[Object modeling scripts]
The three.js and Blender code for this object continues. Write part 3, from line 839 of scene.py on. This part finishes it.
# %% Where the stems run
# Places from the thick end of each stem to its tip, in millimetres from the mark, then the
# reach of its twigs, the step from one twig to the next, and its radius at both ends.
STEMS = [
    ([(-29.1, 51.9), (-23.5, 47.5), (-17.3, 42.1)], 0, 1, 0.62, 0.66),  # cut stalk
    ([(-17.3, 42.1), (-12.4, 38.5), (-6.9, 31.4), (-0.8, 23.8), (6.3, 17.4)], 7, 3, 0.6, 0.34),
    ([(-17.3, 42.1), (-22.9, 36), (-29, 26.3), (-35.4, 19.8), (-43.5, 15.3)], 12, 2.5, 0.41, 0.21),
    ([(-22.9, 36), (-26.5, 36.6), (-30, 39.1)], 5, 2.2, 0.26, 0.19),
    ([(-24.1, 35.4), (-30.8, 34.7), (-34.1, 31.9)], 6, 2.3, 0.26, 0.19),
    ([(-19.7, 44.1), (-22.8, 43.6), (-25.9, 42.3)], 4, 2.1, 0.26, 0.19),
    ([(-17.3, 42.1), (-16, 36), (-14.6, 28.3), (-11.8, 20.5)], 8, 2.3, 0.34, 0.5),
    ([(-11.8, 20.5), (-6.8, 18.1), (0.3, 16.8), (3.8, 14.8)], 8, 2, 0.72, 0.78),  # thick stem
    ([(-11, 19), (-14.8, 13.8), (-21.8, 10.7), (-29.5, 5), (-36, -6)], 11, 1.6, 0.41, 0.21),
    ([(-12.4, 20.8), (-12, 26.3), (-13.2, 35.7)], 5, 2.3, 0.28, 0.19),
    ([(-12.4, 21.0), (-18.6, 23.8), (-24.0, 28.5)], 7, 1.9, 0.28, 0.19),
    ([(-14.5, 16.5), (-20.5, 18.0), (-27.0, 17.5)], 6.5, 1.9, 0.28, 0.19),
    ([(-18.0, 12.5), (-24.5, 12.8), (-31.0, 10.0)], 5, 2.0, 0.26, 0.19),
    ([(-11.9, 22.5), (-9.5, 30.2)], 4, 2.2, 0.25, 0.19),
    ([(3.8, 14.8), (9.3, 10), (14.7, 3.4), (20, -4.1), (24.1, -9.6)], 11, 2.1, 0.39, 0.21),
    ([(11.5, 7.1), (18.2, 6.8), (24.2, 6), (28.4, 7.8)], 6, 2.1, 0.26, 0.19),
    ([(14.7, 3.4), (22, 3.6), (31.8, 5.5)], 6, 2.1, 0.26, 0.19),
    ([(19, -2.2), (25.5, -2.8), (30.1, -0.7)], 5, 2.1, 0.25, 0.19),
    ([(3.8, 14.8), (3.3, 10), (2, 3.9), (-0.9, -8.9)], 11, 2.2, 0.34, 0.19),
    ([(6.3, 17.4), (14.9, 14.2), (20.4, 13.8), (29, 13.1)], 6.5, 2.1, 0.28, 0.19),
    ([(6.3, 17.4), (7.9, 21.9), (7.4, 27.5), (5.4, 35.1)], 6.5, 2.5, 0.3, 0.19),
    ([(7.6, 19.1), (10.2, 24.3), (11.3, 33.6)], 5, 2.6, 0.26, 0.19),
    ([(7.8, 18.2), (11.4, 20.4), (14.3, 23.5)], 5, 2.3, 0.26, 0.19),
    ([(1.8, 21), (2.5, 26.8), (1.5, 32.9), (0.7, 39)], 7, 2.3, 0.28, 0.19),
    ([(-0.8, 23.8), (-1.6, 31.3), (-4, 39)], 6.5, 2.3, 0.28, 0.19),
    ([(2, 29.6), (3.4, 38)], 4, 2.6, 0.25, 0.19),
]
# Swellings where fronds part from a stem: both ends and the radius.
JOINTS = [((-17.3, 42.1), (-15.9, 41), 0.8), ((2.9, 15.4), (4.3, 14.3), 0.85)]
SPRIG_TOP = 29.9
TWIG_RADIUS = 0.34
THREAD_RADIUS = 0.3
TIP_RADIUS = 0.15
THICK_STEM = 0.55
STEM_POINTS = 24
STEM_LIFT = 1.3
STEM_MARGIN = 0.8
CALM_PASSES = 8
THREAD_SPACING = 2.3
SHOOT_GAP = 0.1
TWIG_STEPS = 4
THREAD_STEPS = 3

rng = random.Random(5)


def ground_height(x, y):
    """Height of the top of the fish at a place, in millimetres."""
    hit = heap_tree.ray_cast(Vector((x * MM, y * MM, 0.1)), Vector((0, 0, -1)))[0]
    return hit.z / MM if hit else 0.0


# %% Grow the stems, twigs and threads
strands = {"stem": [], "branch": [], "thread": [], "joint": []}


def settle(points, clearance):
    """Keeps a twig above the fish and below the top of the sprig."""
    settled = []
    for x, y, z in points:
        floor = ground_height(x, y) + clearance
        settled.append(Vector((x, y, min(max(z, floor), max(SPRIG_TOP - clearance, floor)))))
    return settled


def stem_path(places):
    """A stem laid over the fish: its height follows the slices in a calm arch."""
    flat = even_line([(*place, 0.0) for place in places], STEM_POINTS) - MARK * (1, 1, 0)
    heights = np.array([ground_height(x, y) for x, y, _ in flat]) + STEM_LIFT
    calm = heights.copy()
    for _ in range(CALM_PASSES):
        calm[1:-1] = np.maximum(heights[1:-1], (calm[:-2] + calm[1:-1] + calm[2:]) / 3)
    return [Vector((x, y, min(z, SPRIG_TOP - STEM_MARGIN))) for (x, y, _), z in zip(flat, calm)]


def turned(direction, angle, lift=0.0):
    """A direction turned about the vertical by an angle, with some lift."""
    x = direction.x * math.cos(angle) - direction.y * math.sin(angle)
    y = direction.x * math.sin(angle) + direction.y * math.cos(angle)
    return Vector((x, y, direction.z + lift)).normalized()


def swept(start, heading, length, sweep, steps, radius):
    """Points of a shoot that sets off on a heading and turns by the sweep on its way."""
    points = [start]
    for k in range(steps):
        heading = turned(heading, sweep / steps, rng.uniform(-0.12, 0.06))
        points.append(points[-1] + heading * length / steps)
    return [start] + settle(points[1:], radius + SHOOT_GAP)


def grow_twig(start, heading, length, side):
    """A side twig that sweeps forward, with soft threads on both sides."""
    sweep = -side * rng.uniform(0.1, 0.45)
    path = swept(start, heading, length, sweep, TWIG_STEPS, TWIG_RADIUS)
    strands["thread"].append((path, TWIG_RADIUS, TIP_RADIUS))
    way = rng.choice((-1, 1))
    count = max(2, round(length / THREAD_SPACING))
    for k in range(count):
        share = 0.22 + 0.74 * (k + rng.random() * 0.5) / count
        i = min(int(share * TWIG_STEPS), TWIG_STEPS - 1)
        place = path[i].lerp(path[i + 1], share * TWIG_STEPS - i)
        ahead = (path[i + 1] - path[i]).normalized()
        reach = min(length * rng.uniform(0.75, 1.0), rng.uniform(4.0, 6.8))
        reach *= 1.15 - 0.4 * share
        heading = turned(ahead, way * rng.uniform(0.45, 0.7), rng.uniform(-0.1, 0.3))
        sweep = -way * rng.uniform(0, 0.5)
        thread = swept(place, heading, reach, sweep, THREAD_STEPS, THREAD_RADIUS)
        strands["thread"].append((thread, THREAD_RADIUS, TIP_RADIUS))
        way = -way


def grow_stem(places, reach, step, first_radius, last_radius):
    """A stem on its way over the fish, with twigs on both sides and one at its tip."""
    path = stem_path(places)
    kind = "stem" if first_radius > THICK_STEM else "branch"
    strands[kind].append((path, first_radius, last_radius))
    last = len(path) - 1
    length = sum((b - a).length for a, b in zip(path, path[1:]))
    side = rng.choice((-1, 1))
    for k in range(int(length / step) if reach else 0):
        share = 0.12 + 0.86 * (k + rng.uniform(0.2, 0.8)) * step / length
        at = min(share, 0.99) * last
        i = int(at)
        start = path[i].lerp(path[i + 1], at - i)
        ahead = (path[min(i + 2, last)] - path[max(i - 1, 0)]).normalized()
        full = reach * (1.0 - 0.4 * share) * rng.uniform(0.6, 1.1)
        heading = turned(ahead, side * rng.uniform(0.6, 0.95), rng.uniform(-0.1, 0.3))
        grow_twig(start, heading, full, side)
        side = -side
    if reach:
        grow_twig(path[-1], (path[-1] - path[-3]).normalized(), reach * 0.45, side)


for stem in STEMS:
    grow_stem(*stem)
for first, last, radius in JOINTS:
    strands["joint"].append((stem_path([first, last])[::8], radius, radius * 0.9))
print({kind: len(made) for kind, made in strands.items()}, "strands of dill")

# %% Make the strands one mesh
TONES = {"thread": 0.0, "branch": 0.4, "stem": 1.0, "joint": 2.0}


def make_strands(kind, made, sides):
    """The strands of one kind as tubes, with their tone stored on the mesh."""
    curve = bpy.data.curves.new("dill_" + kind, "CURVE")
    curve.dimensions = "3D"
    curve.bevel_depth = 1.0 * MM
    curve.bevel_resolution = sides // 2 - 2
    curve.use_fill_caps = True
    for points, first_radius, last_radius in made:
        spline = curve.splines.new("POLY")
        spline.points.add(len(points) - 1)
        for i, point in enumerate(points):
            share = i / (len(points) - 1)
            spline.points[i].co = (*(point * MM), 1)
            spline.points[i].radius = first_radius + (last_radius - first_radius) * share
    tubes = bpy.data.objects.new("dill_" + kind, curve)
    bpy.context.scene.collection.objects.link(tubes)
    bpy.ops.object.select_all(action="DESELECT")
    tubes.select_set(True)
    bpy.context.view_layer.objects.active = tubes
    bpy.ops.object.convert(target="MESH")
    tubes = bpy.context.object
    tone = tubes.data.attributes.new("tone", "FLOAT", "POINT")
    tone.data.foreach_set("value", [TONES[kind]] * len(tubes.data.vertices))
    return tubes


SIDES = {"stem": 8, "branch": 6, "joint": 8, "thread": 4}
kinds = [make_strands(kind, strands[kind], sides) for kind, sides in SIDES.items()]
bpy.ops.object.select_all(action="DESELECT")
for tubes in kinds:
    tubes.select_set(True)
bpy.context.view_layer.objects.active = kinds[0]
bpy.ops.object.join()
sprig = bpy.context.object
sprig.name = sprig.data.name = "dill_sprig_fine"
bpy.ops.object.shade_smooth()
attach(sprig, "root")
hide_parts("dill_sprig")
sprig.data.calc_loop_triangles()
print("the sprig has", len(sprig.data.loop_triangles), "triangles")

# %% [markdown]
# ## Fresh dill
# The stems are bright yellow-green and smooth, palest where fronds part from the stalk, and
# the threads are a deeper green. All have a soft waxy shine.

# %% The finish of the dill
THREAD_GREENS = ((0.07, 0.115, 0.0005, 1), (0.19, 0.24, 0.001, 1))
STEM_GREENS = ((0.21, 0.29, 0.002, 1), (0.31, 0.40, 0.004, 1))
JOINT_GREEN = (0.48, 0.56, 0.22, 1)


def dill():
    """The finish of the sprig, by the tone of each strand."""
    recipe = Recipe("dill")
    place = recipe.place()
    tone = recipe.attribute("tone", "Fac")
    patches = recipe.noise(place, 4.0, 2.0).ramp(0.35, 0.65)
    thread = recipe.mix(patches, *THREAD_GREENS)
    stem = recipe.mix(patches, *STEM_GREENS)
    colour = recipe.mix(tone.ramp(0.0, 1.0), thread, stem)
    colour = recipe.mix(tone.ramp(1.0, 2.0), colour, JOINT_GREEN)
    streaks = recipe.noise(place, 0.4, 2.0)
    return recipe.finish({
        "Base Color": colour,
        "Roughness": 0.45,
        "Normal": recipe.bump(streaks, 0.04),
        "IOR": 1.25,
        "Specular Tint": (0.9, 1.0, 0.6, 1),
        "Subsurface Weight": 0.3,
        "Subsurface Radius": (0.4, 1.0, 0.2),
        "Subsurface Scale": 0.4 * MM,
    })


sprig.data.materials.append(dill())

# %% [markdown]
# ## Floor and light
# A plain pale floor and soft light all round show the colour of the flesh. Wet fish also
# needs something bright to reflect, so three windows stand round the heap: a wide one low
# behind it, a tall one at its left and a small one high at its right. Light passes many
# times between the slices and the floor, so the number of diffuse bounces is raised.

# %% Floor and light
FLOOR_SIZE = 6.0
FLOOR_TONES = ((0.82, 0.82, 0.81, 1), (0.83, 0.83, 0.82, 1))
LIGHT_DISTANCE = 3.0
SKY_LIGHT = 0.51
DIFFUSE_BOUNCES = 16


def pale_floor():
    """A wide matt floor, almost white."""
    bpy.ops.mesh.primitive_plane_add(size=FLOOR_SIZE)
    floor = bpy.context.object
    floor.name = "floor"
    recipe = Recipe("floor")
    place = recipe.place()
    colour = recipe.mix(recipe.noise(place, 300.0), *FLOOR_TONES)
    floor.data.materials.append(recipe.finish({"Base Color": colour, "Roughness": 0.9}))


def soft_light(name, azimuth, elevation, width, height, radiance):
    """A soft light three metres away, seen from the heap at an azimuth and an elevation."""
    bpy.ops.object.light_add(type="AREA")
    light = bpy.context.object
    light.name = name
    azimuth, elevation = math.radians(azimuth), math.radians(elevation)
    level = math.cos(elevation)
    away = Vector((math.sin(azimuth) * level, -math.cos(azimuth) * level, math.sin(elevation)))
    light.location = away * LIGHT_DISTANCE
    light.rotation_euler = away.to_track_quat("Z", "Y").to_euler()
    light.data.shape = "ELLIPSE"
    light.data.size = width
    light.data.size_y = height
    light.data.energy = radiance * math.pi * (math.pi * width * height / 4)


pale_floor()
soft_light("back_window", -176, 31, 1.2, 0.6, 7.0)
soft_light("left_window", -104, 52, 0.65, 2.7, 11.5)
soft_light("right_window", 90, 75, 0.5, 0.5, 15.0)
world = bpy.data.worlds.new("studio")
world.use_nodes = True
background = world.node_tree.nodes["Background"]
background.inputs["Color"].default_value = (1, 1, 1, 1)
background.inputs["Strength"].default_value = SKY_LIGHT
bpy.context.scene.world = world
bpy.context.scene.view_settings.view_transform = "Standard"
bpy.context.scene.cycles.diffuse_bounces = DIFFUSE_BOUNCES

---

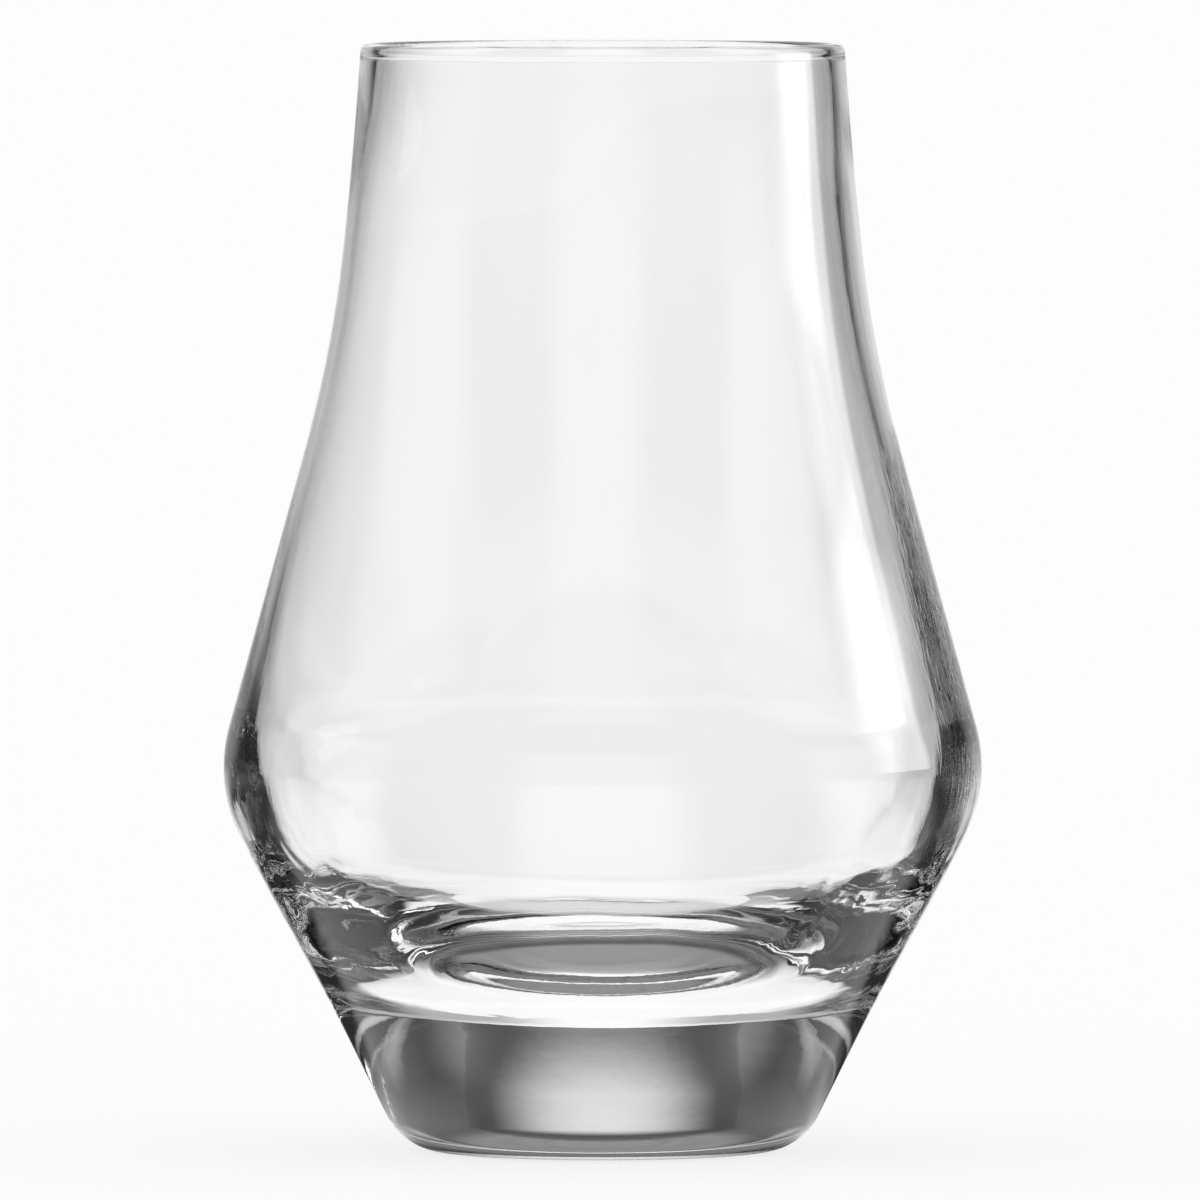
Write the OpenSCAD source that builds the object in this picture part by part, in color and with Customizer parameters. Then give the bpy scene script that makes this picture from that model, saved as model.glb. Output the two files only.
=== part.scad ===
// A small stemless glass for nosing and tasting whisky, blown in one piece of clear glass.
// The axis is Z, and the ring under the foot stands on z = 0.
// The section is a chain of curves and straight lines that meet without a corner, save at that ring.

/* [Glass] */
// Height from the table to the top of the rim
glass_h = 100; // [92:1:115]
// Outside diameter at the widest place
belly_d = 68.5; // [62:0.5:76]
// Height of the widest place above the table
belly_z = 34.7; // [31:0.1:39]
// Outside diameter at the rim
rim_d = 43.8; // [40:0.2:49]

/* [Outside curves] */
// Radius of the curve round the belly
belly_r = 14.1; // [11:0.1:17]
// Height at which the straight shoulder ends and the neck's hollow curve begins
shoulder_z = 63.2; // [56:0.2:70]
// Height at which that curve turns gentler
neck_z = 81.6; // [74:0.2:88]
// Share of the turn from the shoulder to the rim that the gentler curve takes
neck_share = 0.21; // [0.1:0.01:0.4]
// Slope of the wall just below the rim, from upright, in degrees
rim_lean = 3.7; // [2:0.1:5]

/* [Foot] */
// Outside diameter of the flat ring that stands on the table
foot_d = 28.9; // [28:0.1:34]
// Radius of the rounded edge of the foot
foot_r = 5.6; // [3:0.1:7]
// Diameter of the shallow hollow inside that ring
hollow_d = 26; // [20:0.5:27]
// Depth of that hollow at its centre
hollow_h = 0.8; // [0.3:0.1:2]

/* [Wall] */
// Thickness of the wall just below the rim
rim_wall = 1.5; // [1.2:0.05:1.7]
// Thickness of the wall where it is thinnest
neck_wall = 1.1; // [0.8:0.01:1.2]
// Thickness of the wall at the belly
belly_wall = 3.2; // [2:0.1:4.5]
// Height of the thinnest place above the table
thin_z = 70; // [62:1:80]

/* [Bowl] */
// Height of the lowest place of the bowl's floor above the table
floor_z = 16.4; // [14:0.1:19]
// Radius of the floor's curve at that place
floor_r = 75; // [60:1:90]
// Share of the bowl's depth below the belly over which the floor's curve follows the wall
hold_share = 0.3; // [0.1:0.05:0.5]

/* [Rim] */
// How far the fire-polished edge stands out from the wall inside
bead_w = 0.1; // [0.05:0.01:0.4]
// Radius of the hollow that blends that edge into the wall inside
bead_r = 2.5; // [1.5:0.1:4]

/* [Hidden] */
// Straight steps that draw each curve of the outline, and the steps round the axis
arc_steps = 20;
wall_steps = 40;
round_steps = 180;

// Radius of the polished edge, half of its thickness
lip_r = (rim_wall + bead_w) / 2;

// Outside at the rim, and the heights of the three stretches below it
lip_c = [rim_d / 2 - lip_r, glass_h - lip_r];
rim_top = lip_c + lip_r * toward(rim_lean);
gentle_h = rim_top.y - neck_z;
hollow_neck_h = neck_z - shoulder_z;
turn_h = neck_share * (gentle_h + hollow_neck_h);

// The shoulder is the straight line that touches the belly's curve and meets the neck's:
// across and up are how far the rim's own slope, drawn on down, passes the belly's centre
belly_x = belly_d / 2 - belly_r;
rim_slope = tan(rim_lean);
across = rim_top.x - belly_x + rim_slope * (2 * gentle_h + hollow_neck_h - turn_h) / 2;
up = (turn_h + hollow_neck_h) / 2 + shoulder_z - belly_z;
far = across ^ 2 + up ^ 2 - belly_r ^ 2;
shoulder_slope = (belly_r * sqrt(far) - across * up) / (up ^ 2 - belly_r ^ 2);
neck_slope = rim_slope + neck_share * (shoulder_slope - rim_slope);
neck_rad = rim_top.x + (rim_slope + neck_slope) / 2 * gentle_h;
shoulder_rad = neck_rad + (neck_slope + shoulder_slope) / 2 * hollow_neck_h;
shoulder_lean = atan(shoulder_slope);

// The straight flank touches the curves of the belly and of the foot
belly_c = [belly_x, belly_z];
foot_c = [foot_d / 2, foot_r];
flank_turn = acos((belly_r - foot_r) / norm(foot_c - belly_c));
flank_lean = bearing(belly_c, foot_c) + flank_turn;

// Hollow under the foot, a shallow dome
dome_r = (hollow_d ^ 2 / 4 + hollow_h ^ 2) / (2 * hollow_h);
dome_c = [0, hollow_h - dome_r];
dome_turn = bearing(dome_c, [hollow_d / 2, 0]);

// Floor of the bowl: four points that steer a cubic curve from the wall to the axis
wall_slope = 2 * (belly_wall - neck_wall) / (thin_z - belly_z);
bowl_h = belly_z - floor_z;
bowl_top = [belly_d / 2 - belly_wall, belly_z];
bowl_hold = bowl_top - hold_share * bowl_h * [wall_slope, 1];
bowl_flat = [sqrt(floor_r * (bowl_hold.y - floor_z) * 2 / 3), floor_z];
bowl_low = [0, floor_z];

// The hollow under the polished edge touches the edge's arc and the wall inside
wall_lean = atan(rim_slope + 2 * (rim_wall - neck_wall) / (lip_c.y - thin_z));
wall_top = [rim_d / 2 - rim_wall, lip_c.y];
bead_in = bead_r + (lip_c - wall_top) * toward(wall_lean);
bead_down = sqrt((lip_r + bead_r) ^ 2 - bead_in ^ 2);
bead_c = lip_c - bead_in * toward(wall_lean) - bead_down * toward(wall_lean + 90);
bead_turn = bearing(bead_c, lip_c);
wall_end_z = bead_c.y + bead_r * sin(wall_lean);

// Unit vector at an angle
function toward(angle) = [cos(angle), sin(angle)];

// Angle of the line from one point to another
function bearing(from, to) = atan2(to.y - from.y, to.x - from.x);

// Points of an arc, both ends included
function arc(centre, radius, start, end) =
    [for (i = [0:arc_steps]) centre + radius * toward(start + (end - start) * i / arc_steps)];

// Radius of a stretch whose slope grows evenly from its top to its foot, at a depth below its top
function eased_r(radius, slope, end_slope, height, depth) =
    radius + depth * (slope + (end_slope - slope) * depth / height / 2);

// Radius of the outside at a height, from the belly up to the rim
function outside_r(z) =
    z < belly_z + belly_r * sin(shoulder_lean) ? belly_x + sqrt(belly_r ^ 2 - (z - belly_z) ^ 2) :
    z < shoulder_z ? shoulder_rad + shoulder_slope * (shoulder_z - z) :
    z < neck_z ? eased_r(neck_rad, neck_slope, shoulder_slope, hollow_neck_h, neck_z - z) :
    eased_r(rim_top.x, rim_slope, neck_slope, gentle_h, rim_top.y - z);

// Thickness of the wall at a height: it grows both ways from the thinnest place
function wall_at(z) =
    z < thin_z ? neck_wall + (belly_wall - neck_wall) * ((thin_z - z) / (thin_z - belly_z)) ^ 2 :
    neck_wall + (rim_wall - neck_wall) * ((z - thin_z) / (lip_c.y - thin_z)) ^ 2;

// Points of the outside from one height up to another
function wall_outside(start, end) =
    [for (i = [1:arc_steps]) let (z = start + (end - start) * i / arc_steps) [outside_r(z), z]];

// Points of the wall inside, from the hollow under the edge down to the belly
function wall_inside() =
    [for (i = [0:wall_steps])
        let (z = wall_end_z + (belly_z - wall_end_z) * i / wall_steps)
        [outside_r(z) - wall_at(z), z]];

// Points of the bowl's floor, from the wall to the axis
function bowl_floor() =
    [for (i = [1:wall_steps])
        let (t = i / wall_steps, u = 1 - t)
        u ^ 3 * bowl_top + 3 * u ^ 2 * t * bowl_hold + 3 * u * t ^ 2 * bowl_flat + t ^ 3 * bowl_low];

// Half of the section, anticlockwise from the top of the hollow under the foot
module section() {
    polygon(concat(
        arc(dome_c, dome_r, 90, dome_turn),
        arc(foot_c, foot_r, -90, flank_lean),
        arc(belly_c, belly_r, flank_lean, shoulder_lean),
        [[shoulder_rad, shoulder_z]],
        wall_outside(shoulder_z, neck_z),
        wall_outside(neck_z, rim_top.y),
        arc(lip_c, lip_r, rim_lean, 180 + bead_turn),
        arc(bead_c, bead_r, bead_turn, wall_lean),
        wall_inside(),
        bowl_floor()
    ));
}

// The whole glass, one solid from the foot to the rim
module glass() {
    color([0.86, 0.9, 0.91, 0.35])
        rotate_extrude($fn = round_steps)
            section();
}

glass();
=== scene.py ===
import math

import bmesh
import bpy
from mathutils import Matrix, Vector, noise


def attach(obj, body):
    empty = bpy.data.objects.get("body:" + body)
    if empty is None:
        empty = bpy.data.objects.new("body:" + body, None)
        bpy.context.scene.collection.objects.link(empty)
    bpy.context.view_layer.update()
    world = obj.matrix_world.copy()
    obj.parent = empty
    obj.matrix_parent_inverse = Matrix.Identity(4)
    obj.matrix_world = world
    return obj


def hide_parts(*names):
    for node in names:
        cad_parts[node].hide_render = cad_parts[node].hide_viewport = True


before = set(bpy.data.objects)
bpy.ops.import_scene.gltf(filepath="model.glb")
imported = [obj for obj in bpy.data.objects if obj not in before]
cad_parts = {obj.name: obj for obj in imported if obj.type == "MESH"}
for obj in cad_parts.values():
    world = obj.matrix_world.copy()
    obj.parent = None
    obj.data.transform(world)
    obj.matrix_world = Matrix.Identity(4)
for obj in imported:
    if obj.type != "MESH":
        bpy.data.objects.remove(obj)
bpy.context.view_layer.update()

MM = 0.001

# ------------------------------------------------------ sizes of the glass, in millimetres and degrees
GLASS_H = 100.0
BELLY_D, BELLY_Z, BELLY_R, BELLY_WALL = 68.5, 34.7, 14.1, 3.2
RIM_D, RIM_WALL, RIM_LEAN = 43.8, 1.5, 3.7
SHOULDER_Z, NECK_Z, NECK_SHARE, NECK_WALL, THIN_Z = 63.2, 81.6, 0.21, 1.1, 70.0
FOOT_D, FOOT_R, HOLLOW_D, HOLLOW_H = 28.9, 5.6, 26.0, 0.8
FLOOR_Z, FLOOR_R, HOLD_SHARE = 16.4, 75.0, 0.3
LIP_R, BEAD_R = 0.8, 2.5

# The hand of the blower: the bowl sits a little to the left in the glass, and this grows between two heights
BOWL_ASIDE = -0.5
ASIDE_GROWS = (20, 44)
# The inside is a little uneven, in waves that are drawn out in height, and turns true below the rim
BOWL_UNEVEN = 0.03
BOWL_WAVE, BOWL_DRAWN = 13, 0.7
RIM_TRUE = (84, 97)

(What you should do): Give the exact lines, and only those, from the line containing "Write the OpenSCAD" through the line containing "rim_d = 43.8; // [40:0.2:49]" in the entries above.

(Problem solution):
Write the OpenSCAD source that builds the object in this picture part by part, in color and with Customizer parameters. Then give the bpy scene script that makes this picture from that model, saved as model.glb. Output the two files only.
=== part.scad ===
// A small stemless glass for nosing and tasting whisky, blown in one piece of clear glass.
// The axis is Z, and the ring under the foot stands on z = 0.
// The section is a chain of curves and straight lines that meet without a corner, save at that ring.

/* [Glass] */
// Height from the table to the top of the rim
glass_h = 100; // [92:1:115]
// Outside diameter at the widest place
belly_d = 68.5; // [62:0.5:76]
// Height of the widest place above the table
belly_z = 34.7; // [31:0.1:39]
// Outside diameter at the rim
rim_d = 43.8; // [40:0.2:49]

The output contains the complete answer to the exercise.